- EXERCISE DIRECTIONS: Copy exactly the lines of the material below that run from the one containing "before = set(bpy.data.objects)" through the one containing "made.inputs[key].default_value = value". Copy no other lines.

:: RAW RECORDS

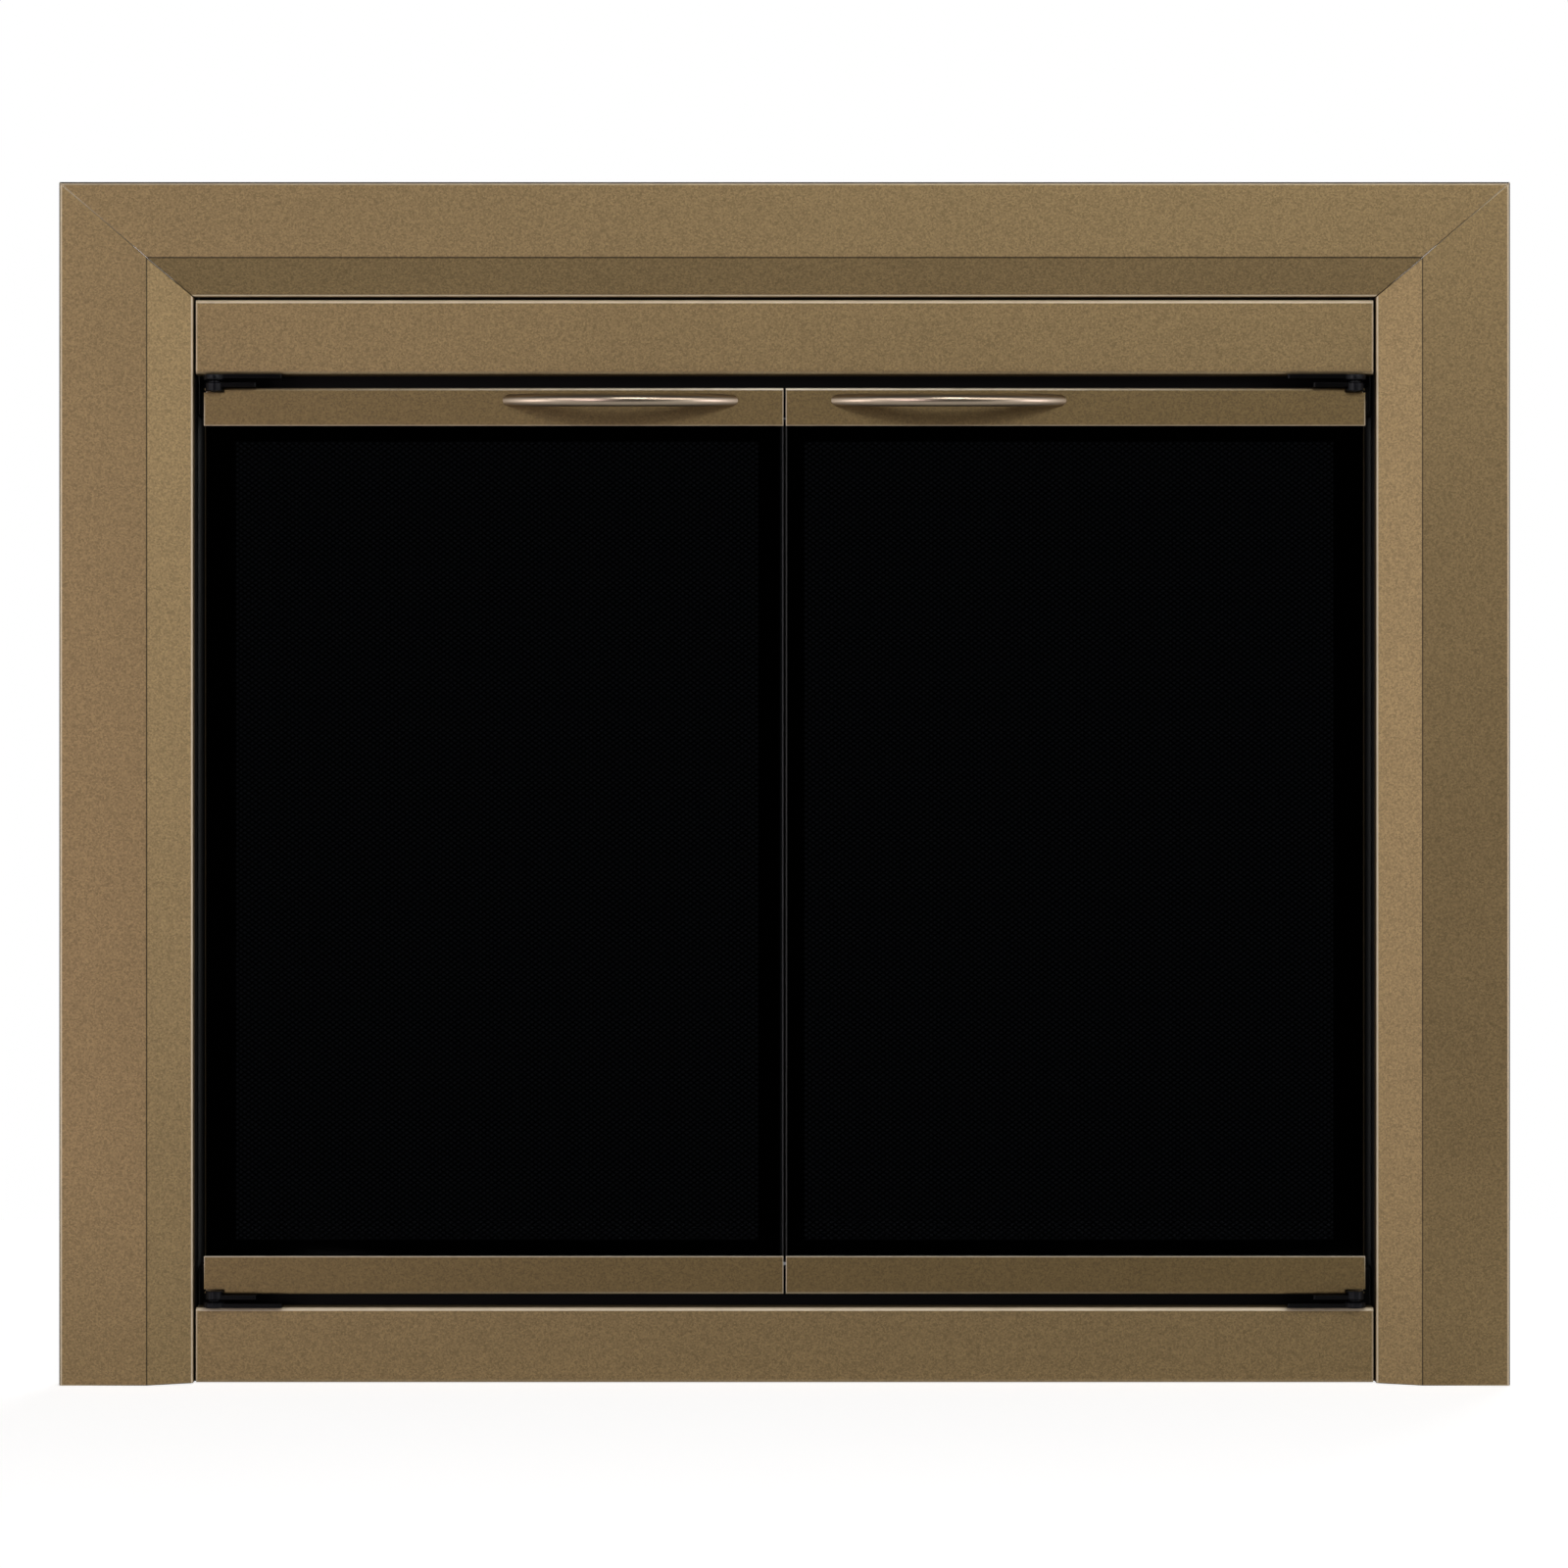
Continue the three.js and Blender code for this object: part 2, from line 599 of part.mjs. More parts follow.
// Angle at the foot of a jamb, screwed down to the hearth.
function makeFloorBracket() {
  const wallX = jambX - SEAT;
  const path = [
    [wallX - FOOT_LENGTH, 0],
    [wallX, 0],
    [wallX, FOOT_HEIGHT],
  ];
  const section = foldedSection(path, FOOT_SHEET, FOOT_FOLD_RADIUS);
  const angle = alongY(section, FOOT_BACK, FOOT_BACK + FOOT_WIDTH);
  const middle = FOOT_BACK + FOOT_WIDTH / 2;
  const holeX = wallX - FOOT_HOLE_INSET;
  return cut(angle, [discUp(holeX, middle, FOOT_HOLE_RADIUS, -SEAT, FOOT_SHEET + SEAT, HOLE_SIDES)]);
}

// Magnetic catch that the top rail of a door closes against.
function makeCatch() {
  const top = doorTop - CATCH_DROP;
  const from = CATCH_FROM_MEETING;
  return block([from, from + CATCH_LENGTH], [doorBackY + SEAT, barY - SEAT], [top - CATCH_HEIGHT, top]);
}

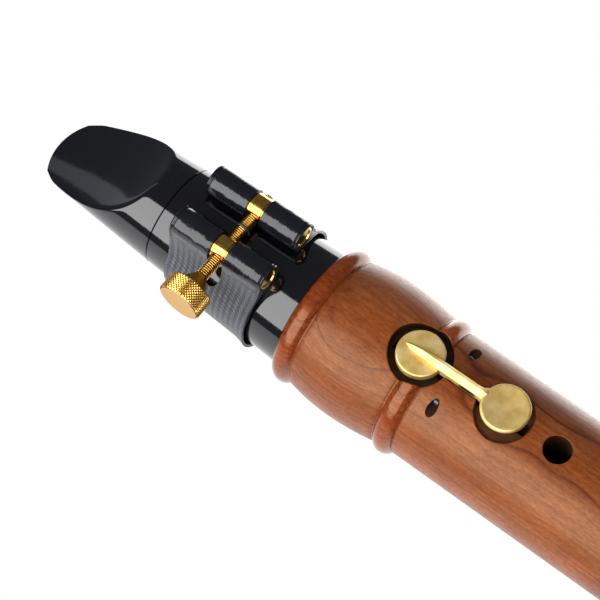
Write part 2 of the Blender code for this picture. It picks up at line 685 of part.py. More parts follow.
def arm_section(depth, half_width, base, shoulder, ridge):
    """Five corners of the key's arm: flat underneath and ridged like a roof on top."""
    z = PIN_DEPTH - depth
    left = [(-half_width, base), (-half_width, shoulder)]
    corners = left + [(0.0, ridge)] + [(-x, forward) for x, forward in left[::-1]]
    return [(x, PIN_FORWARD - forward, z) for x, forward in corners]


def make_key(brass, steel, leather):
    axis = pivot("key_axis", (0.0, -PIN_FORWARD, PIN_Z))
    half = ARM_WIDTH / 2
    on_cup = CUP_TOP + GLUE_GAP
    cup_low = CUP_DEPTH + CUP_RADIUS
    cup_high = CUP_DEPTH - CUP_RADIUS
    touch_edge = TOUCH_DEPTH - TOUCH_RADIUS - GLUE_GAP
    shoulder = ARM_TOP - ARM_RIDGE
    under = PIN_FORWARD + LUG_RADIUS * 0.6
    low = under + TOUCH_TOP - TOUCH_THICKNESS - CUP_TOP
    stations = [
        (cup_high + CUP_RADIUS * 0.18, half * 0.12, on_cup, on_cup + GLUE_GAP * 0.5, on_cup + GLUE_GAP),
        (cup_high + CUP_RADIUS * 0.75, half * 0.66, on_cup, on_cup + GLUE_GAP, ARM_TOP - ARM_RIDGE * 0.8),
        (CUP_DEPTH + CUP_RADIUS * 0.45, half, on_cup, shoulder - GLUE_GAP, ARM_TOP - GLUE_GAP),
        (cup_low + GAP, half, on_cup, shoulder, ARM_TOP),
        (cup_low + GAP * 2, half, under, shoulder, ARM_TOP),
        (PIN_DEPTH, half, under, shoulder, ARM_TOP),
        (PIN_DEPTH + LUG_RADIUS * 0.9, half, low, shoulder, ARM_TOP),
        (touch_edge - half, half, low, TOUCH_TOP - ARM_RIDGE, TOUCH_TOP + GLUE_GAP),
        (touch_edge, half * 1.4, low, TOUCH_TOP - ARM_RIDGE * 0.8, TOUCH_TOP + GLUE_GAP),
    ]
    sections = [arm_section(*station) for station in stations]
    tail_top = TOUCH_TOP - TOUCH_THICKNESS - GLUE_GAP
    tail = [(low, touch_edge - half), (low, touch_edge + TOUCH_RADIUS * 0.7)]
    tail += [(tail_top, touch_edge + TOUCH_RADIUS * 0.7), (tail_top, touch_edge - half)]
    arm = lofted("key_arm", sections, brass, smooth=False)
    place(arm, (0.0, 0.0, 0.0), parent=axis)
    outline = [(PIN_FORWARD - forward, PIN_DEPTH - depth) for forward, depth in tail]
    tongue = side_cut("join_arm_tongue", outline, half)
    place(tongue, (0.0, 0.0, 0.0), parent=axis)
    combine(arm, tongue, "UNION")
    lug = round_bar("join_arm_lug", LUG_RADIUS, -half, half)
    place(lug, (0.0, 0.0, 0.0), FACE_LEFT, axis)
    combine(arm, lug, "UNION")
    hole = round_bar("cut_arm_pin", PIN_RADIUS + RUNNING_GAP, -BODY_RADIUS, BODY_RADIUS)
    place(hole, (0.0, 0.0, 0.0), FACE_LEFT, axis)
    combine(arm, hole)
    make_cup(axis, brass, leather)
    make_touch(axis, brass)
    make_spring(axis, arm, low, brass, steel)
    chord = math.sqrt(BODY_RADIUS ** 2 - PIN_FORWARD ** 2) - PIN_SUNK
    pin = round_bar("key_pin", PIN_RADIUS, -chord, chord, material=steel)
    place(pin, (0.0, -PIN_FORWARD, PIN_Z), FACE_LEFT)


def make_cup(axis, brass, leather):
    edge = CUP_WALL * 0.6
    bottom = CUP_TOP - CUP_HEIGHT
    ceiling = CUP_TOP - CUP_WALL
    inside = CUP_RADIUS - CUP_WALL
    outline = [(inside, bottom), (CUP_RADIUS, bottom), (CUP_RADIUS, CUP_TOP - edge)]
    outline += [(CUP_RADIUS - edge, CUP_TOP), (0.0, CUP_TOP), (0.0, ceiling), (inside, ceiling)]
    cup = turned("key_cup", outline, 32, brass)
    seat = (0.0, PIN_FORWARD, PIN_DEPTH - CUP_DEPTH)
    place(cup, seat, FACE_FRONT, axis)
    pad_top = ceiling - GLUE_GAP
    pad_low = PAD_SEAT + GAP
    radius = inside - GLUE_GAP
    edge = PAD_THICKNESS * 0.15
    outline = [(0.0, pad_low), (radius - edge, pad_low), (radius, pad_low + edge)]
    outline += [(radius, pad_top), (0.0, pad_top)]
    pad = turned("key_pad", outline, 32, leather)
    place(pad, seat, FACE_FRONT, axis)


def make_touch(axis, brass):
    edge = TOUCH_THICKNESS * 0.25
    low = TOUCH_TOP - TOUCH_THICKNESS
    outline = [(0.0, low), (TOUCH_RADIUS - edge, low), (TOUCH_RADIUS, low + edge)]
    outline += [(TOUCH_RADIUS, TOUCH_TOP - edge), (TOUCH_RADIUS - edge, TOUCH_TOP)]
    outline += [(TOUCH_RADIUS * 0.5, TOUCH_TOP - edge * 0.6), (0.0, TOUCH_TOP - edge * 0.8)]
    touch = turned("key_touch", outline, 32, brass)
    place(touch, (0.0, PIN_FORWARD, PIN_DEPTH - TOUCH_DEPTH), FACE_FRONT, axis)


def make_spring(axis, arm, arm_low, brass, steel):
    """A leaf riveted under the arm, whose free end bears on the floor of the touch's pocket."""
    start = PIN_DEPTH + LUG_RADIUS + GAP
    rivet_at = start + RIVET_HEAD_RADIUS + GAP
    under = arm_low - GLUE_GAP
    half = SPRING_WIDTH / 2
    bend = rivet_at + RIVET_HEAD_RADIUS * 2
    end = TOUCH_DEPTH
    rest = TOUCH_POCKET_FLOOR + GLUE_GAP + SPRING_THICKNESS
    route = [(start, under), (bend, under), ((bend + end) / 2, (under + rest) / 2 + GLUE_GAP), (end, rest)]
    sections = []
    for depth, forward in route:
        y = PIN_FORWARD - forward
        z = PIN_DEPTH - depth
        low = y + SPRING_THICKNESS
        sections.append([(-half, low, z), (-half, y, z), (half, y, z), (half, low, z)])
    spring = lofted("key_spring", sections, steel, smooth=False)
    place(spring, (0.0, 0.0, 0.0), parent=axis)
    seat = (0.0, PIN_FORWARD, PIN_DEPTH - rivet_at)
    head_top = under - SPRING_THICKNESS - GLUE_GAP
    shank_top = under + LUG_RADIUS * 0.5
    hole = round_bar("cut_rivet_hole", RIVET_RADIUS + RUNNING_GAP, head_top - GAP, shank_top + GLUE_GAP, 16)
    place(hole, seat, FACE_FRONT, axis)
    combine(spring, hole)
    combine(arm, hole)
    outline = [(0.0, head_top - GAP), (RIVET_HEAD_RADIUS, head_top - GAP), (RIVET_HEAD_RADIUS, head_top)]
    outline += [(RIVET_RADIUS, head_top), (RIVET_RADIUS, shank_top), (0.0, shank_top)]
    rivet = turned("spring_rivet", outline, 16, brass)
    place(rivet, seat, FACE_FRONT, axis)


def make_bumper(felt):
    """A felt disc on the floor of the touch's pocket, under the touch's far edge."""
    low = TOUCH_POCKET_FLOOR + GLUE_GAP
    bumper = round_bar("key_bumper", BUMPER_RADIUS, low, low + BUMPER_THICKNESS, material=felt)
    far = TOUCH_DEPTH + TOUCH_RADIUS - BUMPER_RADIUS - BUMPER_INSET
    place(bumper, (0.0, 0.0, RIM_Z - far), FACE_FRONT)


def main():
    clear_scene()
    wood = paint("pear_wood", (0.30, 0.11, 0.045), 0.35)
    rubber = paint("hard_rubber", (0.008, 0.008, 0.010), 0.08)
    cane = paint("cane", (0.70, 0.53, 0.27), 0.5)
    cork = paint("cork", (0.50, 0.30, 0.15), 0.8)
    fabric = paint("coated_fabric", (0.02, 0.02, 0.022), 0.3)
    gold = paint("yellow_brass", (0.85, 0.57, 0.16), 0.2, 1.0)
    brass = paint("satin_brass", (0.78, 0.63, 0.34), 0.35, 1.0)
    steel = paint("steel", (0.45, 0.45, 0.46), 0.35, 1.0)
    black = paint("black_nylon", (0.02, 0.02, 0.02), 0.4)
    leather = paint("pad_leather", (0.55, 0.42, 0.28), 0.7)
    felt = paint("felt", (0.25, 0.05, 0.05), 0.9)
    make_body(wood)
    cork_ring("foot_tenon_cork", TENON_END_Z, cork)
    make_foot(wood)
    make_mouthpiece(rubber)
    cork_ring("mouthpiece_cork", RIM_Z - TENON_LENGTH, cork)
    make_reed(cane)
    make_band(fabric)
    make_bar("ligature_bar_near", -1, GLUE_GAP, gold)
    make_bar("ligature_bar_far", 1, RUNNING_GAP, gold)
    make_screw(gold, black)
    make_key(brass, steel, leather)
    make_bumper(felt)


main()
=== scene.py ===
"""Small clarinet in C: pear-wood body, black mouthpiece with reed and woven ligature, brass key."""

import math

import bmesh
import bpy
import numpy as np
from mathutils import Matrix, Vector


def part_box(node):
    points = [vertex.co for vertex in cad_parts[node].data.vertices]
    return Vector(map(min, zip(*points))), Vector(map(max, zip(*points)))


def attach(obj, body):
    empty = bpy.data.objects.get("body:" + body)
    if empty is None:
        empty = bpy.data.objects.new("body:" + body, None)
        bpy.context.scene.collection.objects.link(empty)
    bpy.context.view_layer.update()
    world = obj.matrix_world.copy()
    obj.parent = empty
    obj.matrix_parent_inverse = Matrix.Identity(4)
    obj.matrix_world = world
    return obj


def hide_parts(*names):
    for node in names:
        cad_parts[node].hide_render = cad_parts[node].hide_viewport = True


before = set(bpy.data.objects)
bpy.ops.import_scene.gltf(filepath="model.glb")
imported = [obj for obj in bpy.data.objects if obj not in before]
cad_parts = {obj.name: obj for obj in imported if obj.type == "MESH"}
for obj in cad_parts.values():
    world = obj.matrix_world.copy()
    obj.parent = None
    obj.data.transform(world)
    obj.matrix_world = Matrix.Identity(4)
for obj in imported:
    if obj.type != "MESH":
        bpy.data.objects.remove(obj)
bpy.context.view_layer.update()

# The body is one billet of pear wood, bored through and turned between centres on a lathe.
# Two half-round beads border a barrel-shaped swelling, and the surface is oiled and burnished.
RIM = 0.245
BODY_RADIUS = 0.0157
BODY_LENGTH = 0.188
BORE_RADIUS = 0.0070
TENON_RADIUS = 0.0110
TENON_LENGTH = 0.0160
GROOVE_RADIUS = 0.0100
CORK_START = 0.0022
CORK_END = 0.0138
SOCKET_RADIUS = 0.0114
SOCKET_DEPTH = 0.0163
SHOULDER_RADIUS = 0.0162
RING_RADIUS = 0.0173
RIM_BEAD_END = 0.0049
BEAD_START = 0.0275
BEAD_END = 0.0326
V_CUT = 0.00025
EASED = 0.0002
ROUND = 192
PAD_DEPTH = 0.0282
TOUCH_DEPTH = 0.0501
PIN_DEPTH = 0.03705
PIN_FORWARD = 0.0135
THUMB_HOLE = 0.0530
LOWEST_HOLE = 0.2130
# Each finger hole has its depth below the rim and its width.
FINGER_HOLES = ((0.0637, 0.0064), (0.0850, 0.0066), (0.1070, 0.0068), (0.1310, 0.0062), (0.1520, 0.0068),
                (0.1710, 0.0058))


def linear(code):
    """An sRGB hex colour as linear RGBA."""
    parts = [int(code[i:i + 2], 16) / 255 for i in (1, 3, 5)]
    return tuple(p / 12.92 if p <= 0.04045 else ((p + 0.055) / 1.055) ** 2.4 for p in parts) + (1.0,)


def wire(made, inputs):
    """Set a node's inputs, each to a value, to a socket or to another node's first output."""
    for key, value in inputs.items():
        if isinstance(value, bpy.types.Node):
            value = value.outputs[0]
        if isinstance(value, bpy.types.NodeSocket):
            made.id_data.links.new(value, made.inputs[key])
        else:
            made.inputs[key].default_value = value


def node(tree, kind, inputs=None, stops=None, **settings):
    """Add a node with its settings, inputs and a ramp's stops; a bare kind is a shader node's."""
    made = tree.nodes.new(kind if "Node" in kind else "ShaderNode" + kind)
    for name, value in settings.items():
        setattr(made, name, value)
    wire(made, inputs or {})
    if stops:
        ramp = made.color_ramp.elements
        while len(ramp) < len(stops):
            ramp.new(0.5)
        for element, (position, color) in zip(ramp, stops):
            element.position = position
            element.color = color if isinstance(color, tuple) else linear(color)
    return made


def new_finish(name, color, roughness, metallic=0.0):
    """A material with its plain values set, and the tree and shader to build on."""
    made = bpy.data.materials.new(name)
    made.use_nodes = True
    shader = made.node_tree.nodes["Principled BSDF"]
    wire(shader, {"Base Color": linear(color), "Roughness": roughness, "Metallic": metallic})
    return made, made.node_tree, shader


def make_piece(name, verts, faces, finishes, crease=38.0, slots=None):
    """A closed mesh with outward normals, smooth but for edges sharper than crease."""
    mesh = bpy.data.meshes.new(name)
    mesh.from_pydata([tuple(v) for v in verts], [], faces)
    for finish in finishes:
        mesh.materials.append(finish)
    if slots is not None:
        mesh.polygons.foreach_set("material_index", slots)
    shape = bmesh.new()
    shape.from_mesh(mesh)
    bmesh.ops.remove_doubles(shape, verts=shape.verts, dist=1e-7)
    bmesh.ops.recalc_face_normals(shape, faces=shape.faces)
    shape.to_mesh(mesh)
    shape.free()
    mesh.shade_smooth()
    mesh.set_sharp_from_angle(angle=math.radians(crease))
    piece = bpy.data.objects.new(name, mesh)
    bpy.context.scene.collection.objects.link(piece)
    return piece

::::

- ANSWER IN FULL:
before = set(bpy.data.objects)
bpy.ops.import_scene.gltf(filepath="model.glb")
imported = [obj for obj in bpy.data.objects if obj not in before]
cad_parts = {obj.name: obj for obj in imported if obj.type == "MESH"}
for obj in cad_parts.values():
    world = obj.matrix_world.copy()
    obj.parent = None
    obj.data.transform(world)
    obj.matrix_world = Matrix.Identity(4)
for obj in imported:
    if obj.type != "MESH":
        bpy.data.objects.remove(obj)
bpy.context.view_layer.update()

# The body is one billet of pear wood, bored through and turned between centres on a lathe.
# Two half-round beads border a barrel-shaped swelling, and the surface is oiled and burnished.
RIM = 0.245
BODY_RADIUS = 0.0157
BODY_LENGTH = 0.188
BORE_RADIUS = 0.0070
TENON_RADIUS = 0.0110
TENON_LENGTH = 0.0160
GROOVE_RADIUS = 0.0100
CORK_START = 0.0022
CORK_END = 0.0138
SOCKET_RADIUS = 0.0114
SOCKET_DEPTH = 0.0163
SHOULDER_RADIUS = 0.0162
RING_RADIUS = 0.0173
RIM_BEAD_END = 0.0049
BEAD_START = 0.0275
BEAD_END = 0.0326
V_CUT = 0.00025
EASED = 0.0002
ROUND = 192
PAD_DEPTH = 0.0282
TOUCH_DEPTH = 0.0501
PIN_DEPTH = 0.03705
PIN_FORWARD = 0.0135
THUMB_HOLE = 0.0530
LOWEST_HOLE = 0.2130
# Each finger hole has its depth below the rim and its width.
FINGER_HOLES = ((0.0637, 0.0064), (0.0850, 0.0066), (0.1070, 0.0068), (0.1310, 0.0062), (0.1520, 0.0068),
                (0.1710, 0.0058))


def linear(code):
    """An sRGB hex colour as linear RGBA."""
    parts = [int(code[i:i + 2], 16) / 255 for i in (1, 3, 5)]
    return tuple(p / 12.92 if p <= 0.04045 else ((p + 0.055) / 1.055) ** 2.4 for p in parts) + (1.0,)


def wire(made, inputs):
    """Set a node's inputs, each to a value, to a socket or to another node's first output."""
    for key, value in inputs.items():
        if isinstance(value, bpy.types.Node):
            value = value.outputs[0]
        if isinstance(value, bpy.types.NodeSocket):
            made.id_data.links.new(value, made.inputs[key])
        else:
            made.inputs[key].default_value = value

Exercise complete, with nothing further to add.